Einsamkeit hat Folgen
Und dieses Leiden hat Nebenwirkungen. Die Psychologieprofessorin Maike Luhmann forscht zum Thema Einsamkeit: "Zum Beispiel wissen wir, dass Menschen, die einsam sind, eher unter einer schlechteren psychischen Gesundheit leiden, eher einen ungesunden Lebensstil, eine verringerte Stressresistenz haben - und sogar finanzielle Probleme wurden mit Einsamkeit in Verbindung gebracht."
Solche Effekte der Einsamkeit, aber auch die Ursachen und was man dagegen tun kann - über alles dies weiß man noch zu wenig. Das "Kompetenznetz Einsamkeit" will Forschungsergebnisse und praktische Erfahrungen sammeln und weitergeben. Gut eine Million Euro gibt es dafür vom Ministerium.
Dagmar Hirche vertritt beim Start des "Kompetenznetzes Einsamkeit" den Hamburger Verein "Wege aus der Einsamkeit". Sie will vor allem ermutigen: "Hey, es gibt auch Lösungen!" Eine dieser Lösungen: in der Pandemie per Zoom Treffen auch für Ältere organisieren - Einführung in die digitale Welt inklusive. 18.000 Menschen hat Dagmar Hirches Verein damit erreicht.
Armut treibt Menschen in die Einsamkeit
Auf ein Problem ist sie dabei immer wieder gestoßen: "Ein Riesenthema ist die Armut. Wenn wir uns jetzt alleine die Stromkosten angucken. Das wird noch mal Menschen mehr in die Einsamkeit treiben, weil sie kein Geld haben an Sport teilzunehmen, weil sie kein Geld haben an Veranstaltungen teilzunehmen, weil sie kein Geld haben, sich WLAN zuhause anzuschaffen." Die materielle Ausgangslage ist das eine - das andere sind ganz individuelle Erfahrungen wie Umzüge, Trennungen oder andere Brüche.

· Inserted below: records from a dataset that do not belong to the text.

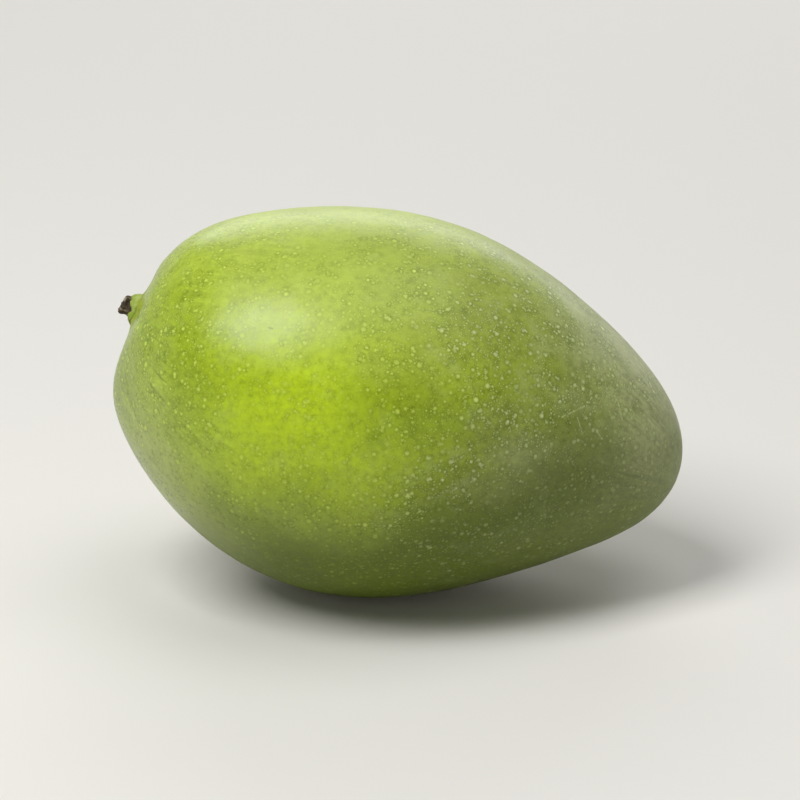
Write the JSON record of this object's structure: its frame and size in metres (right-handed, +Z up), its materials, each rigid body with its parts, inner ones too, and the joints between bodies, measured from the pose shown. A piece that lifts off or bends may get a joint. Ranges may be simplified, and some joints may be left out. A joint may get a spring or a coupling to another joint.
{
  "type": "mango",
  "caption": "Whole green mango lying on its belly on a small flat spot, with a short dry stem stub in a shallow basin at its blunt end.",
  "frame": {"origin": "bottom centre of the box round the fruit and its stem stub, level with the flat spot that it rests on", "axes": "+Z up, +X along the fruit from its stem end to its tip, which lies a little lower, and +Y to the far side"},
  "size_m": [0.124, 0.0874, 0.084],
  "materials": {
    "green_skin": "satin, waxy fruit skin, yellow-green with pale dots",
    "dry_stem": "matte, dry dark brown wood with a broken end"
  },
  "bodies": {
    "root": {"mango_fruit": "green_skin", "stem_stub": "dry_stem"}
  },
  "joints": []
}
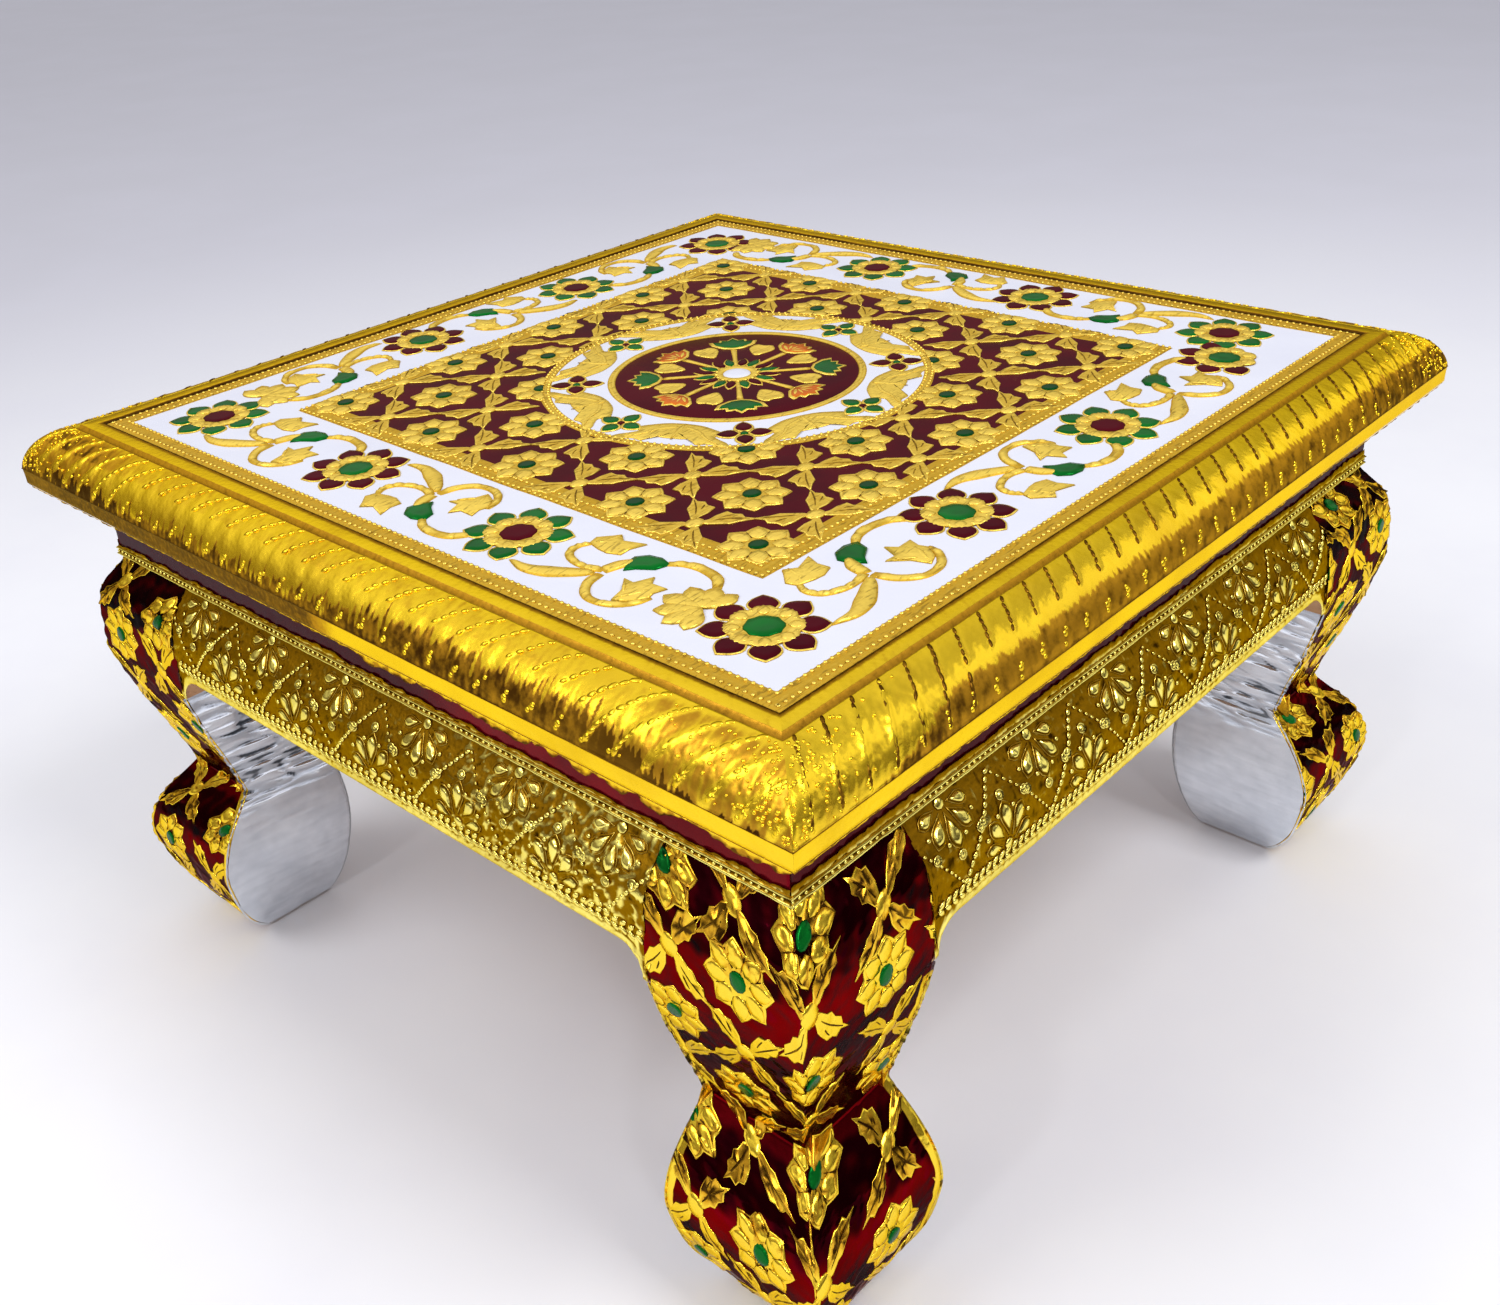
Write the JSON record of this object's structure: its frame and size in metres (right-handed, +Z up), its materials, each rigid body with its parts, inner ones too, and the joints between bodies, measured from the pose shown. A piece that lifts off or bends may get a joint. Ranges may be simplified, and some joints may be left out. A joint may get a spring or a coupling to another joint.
{
  "type": "low ornamental stool table",
  "caption": "Low square wooden bajot table with a moulded top and S-shaped legs, dressed in embossed gold foil with enamel-painted flowers, maroon legs and a silver lining.",
  "frame": {"origin": "on the floor under the middle of the square top", "axes": "+X to the right of the front side, +Y from the front side to the back, +Z up"},
  "size_m": [0.3044, 0.3044, 0.178],
  "materials": {
    "enamelled_gold": "embossed gold foil with enamel-painted flowers",
    "gold_foil": "bright embossed gold foil",
    "amber_foil": "embossed amber gold foil",
    "maroon_paint": "glossy lacquer",
    "enamelled_maroon": "glossy enamel with raised gold flowers",
    "silver_foil": "crinkled bright foil",
    "bare_wood": "sawn and sanded",
    "plated_steel": "zinc plated"
  },
  "bodies": {
    "root": {"top_board": "bare_wood", "top_sheet": "enamelled_gold", "moulding_rail_front": "bare_wood", "moulding_skin_front": "gold_foil", "moulding_rail_right": "bare_wood", "moulding_skin_right": "gold_foil", "moulding_rail_back": "bare_wood", "moulding_skin_back": "gold_foil", "moulding_rail_left": "bare_wood", "moulding_skin_left": "gold_foil", "neck_rail_front": "bare_wood", "neck_band_front": "maroon_paint", "bead_strip_front": "gold_foil", "neck_rail_right": "bare_wood", "neck_band_right": "maroon_paint", "bead_strip_right": "gold_foil", "neck_rail_back": "bare_wood", "neck_band_back": "maroon_paint", "bead_strip_back": "gold_foil", "neck_rail_left": "bare_wood", "neck_band_left": "maroon_paint", "bead_strip_left": "gold_foil", "apron_front": "bare_wood", "apron_skin_front": "amber_foil", "apron_right": "bare_wood", "apron_skin_right": "amber_foil", "apron_back": "bare_wood", "apron_skin_back": "amber_foil", "apron_left": "bare_wood", "apron_skin_left": "amber_foil", "leg_front_right": "bare_wood", "leg_skin_front_right": "enamelled_maroon", "leg_lining_front_right": "silver_foil", "corner_block_front_right": "bare_wood", "leg_back_right": "bare_wood", "leg_skin_back_right": "enamelled_maroon", "leg_lining_back_right": "silver_foil", "corner_block_back_right": "bare_wood", "leg_back_left": "bare_wood", "leg_skin_back_left": "enamelled_maroon", "leg_lining_back_left": "silver_foil", "corner_block_back_left": "bare_wood", "leg_front_left": "bare_wood", "leg_skin_front_left": "enamelled_maroon", "leg_lining_front_left": "silver_foil", "corner_block_front_left": "bare_wood", "leg_screws": "plated_steel", "board_pins": "plated_steel"}
  },
  "joints": []
}
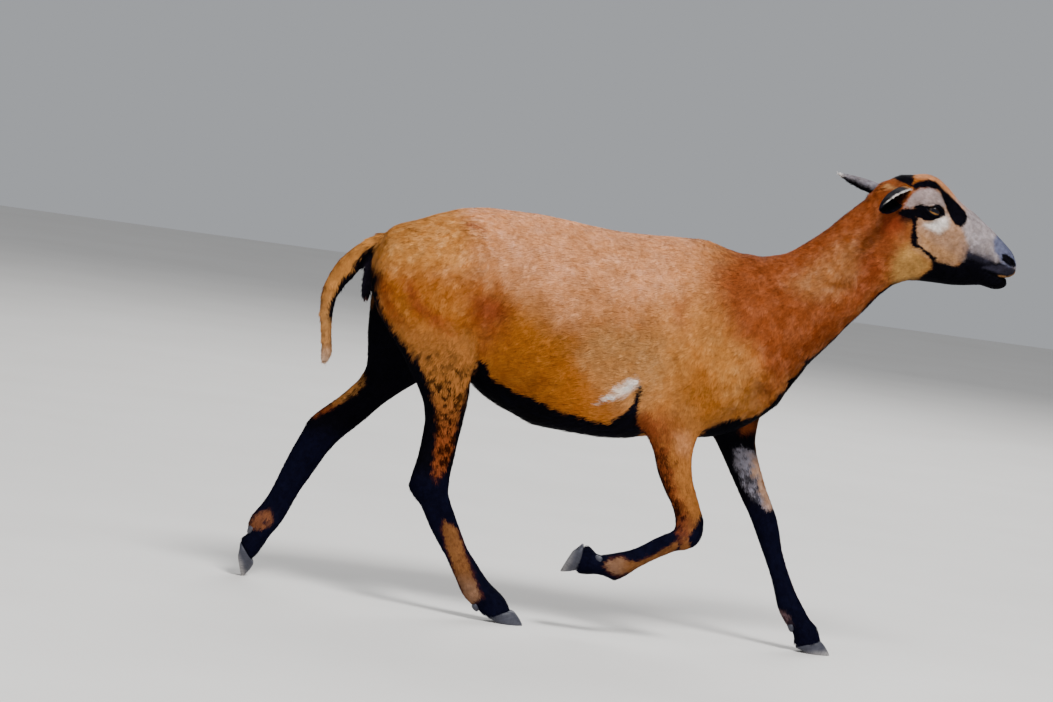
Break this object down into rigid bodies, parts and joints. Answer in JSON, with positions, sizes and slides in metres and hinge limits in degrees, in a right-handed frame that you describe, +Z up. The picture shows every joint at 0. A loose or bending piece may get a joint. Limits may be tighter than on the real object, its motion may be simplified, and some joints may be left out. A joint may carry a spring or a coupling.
{
  "type": "cameroon hair sheep ewe, life-size still model",
  "caption": "Life-size still model of a short-haired brown hair sheep ewe at the trot, with black belly, legs and face stripes, no horns.",
  "frame": {"origin": "middle of the animal's length, on its midline, at the floor", "axes": "+X the way the animal runs, from tail to muzzle; +Y its left side; +Z up"},
  "size_m": [1.0892, 0.2481, 0.7348],
  "materials": {
    "brown_coat": "short flat chestnut hair",
    "face_coat": "very short tan and grey hair with black stripes",
    "black_coat": "short black hair with a soft sheen",
    "leg_coat": "short black hair striped with brown",
    "ear_coat": "thin grey-black hair with a pale rim",
    "eye": "wet dark brown with a level slot pupil",
    "horn": "grey horn with growth rings, paler at the tip"
  },
  "bodies": {
    "root": {"trunk": "brown_coat", "neck": "brown_coat", "tail": "brown_coat", "head": "face_coat", "lower_jaw": "black_coat", "eye_left": "eye", "eye_right": "eye", "ear_left": "ear_coat", "ear_right": "ear_coat", "left_hind_thigh": "brown_coat", "left_hind_gaskin": "leg_coat", "left_hind_cannon": "leg_coat", "left_hind_pastern": "black_coat", "left_hind_hoof_outer": "horn", "left_hind_dewclaw_outer": "horn", "left_hind_hoof_inner": "horn", "left_hind_dewclaw_inner": "horn", "right_hind_thigh": "brown_coat", "right_hind_gaskin": "leg_coat", "right_hind_cannon": "leg_coat", "right_hind_pastern": "black_coat", "right_hind_hoof_outer": "horn", "right_hind_dewclaw_outer": "horn", "right_hind_hoof_inner": "horn", "right_hind_dewclaw_inner": "horn", "left_fore_shoulder": "brown_coat", "left_fore_forearm": "leg_coat", "left_fore_cannon": "leg_coat", "left_fore_pastern": "black_coat", "left_fore_hoof_outer": "horn", "left_fore_dewclaw_outer": "horn", "left_fore_hoof_inner": "horn", "left_fore_dewclaw_inner": "horn", "right_fore_shoulder": "brown_coat", "right_fore_forearm": "leg_coat", "right_fore_cannon": "leg_coat", "right_fore_pastern": "black_coat", "right_fore_hoof_outer": "horn", "right_fore_dewclaw_outer": "horn", "right_fore_hoof_inner": "horn", "right_fore_dewclaw_inner": "horn"}
  },
  "joints": []
}
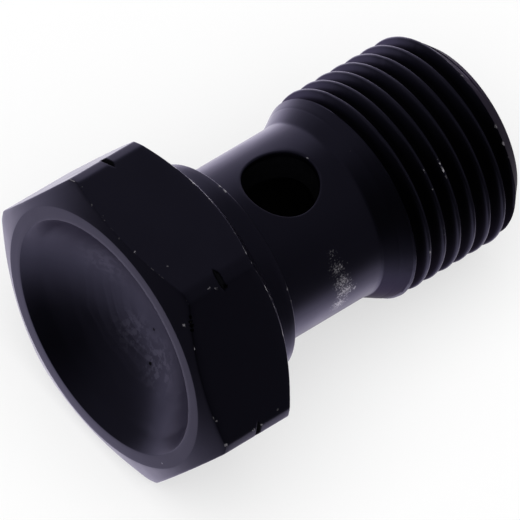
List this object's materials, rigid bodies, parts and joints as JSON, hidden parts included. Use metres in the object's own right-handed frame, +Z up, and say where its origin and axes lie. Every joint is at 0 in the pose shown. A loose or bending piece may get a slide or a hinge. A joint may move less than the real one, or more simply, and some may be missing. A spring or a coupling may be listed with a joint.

In der Pandemie ist die Lage für Kinder und Jugendliche durch Schulschließungen und Quarantäneregeln schwieriger geworden, aber auch in den Heimen haben sich durch die Besuchsverbote stille Dramen abgespielt. Um die "Pandemiedelle" im Erleben von Kindern und Jugendlichen auszugleichen hat Ministerin Spiegel nun ein Maßnahmenpaket angekündigt. Schwerpunkte: Bewegung, Sport und Kultur vor allem für Kinder und Jugendliche.
Das Thema Einsamkeit ist als Forschungsgegenstand und Aufgabe für Sozialarbeit, Lokalpolitik und Stadtplanung bisher noch unterbelichtet. Oft geht es darum, Gelegenheiten zu schaffen. So sind beispielsweise Bänke auf Spielplätzen ein guter Ort für Begegnungen zwischen den Generationen. Auch würdigten alle Beteiligten die Arbeit der über 500 Mehrgenerationenhäuser hierzulande.
"Scheitern ist kein Problem"
Es kommt für Betroffene sowie für Helferinnen und Helfer auf den ersten Schritt an, findet Dagmar Hirche vom Verein "Wege aus der Einsamkeit": "Wichtig ist: gehen sie los! Und wenn sie scheitern? Scheitern ist doch kein Problem! Dann sage ich immer: Pech gehabt, mach ich eben was Neues." Was Neues könnte zum Beispiel auch der Besuch auf der Homepage des "Kompetenznetzes Einsamkeit" sein. Heute hat Familienministerin Spiegel sie offiziell freigeschaltet.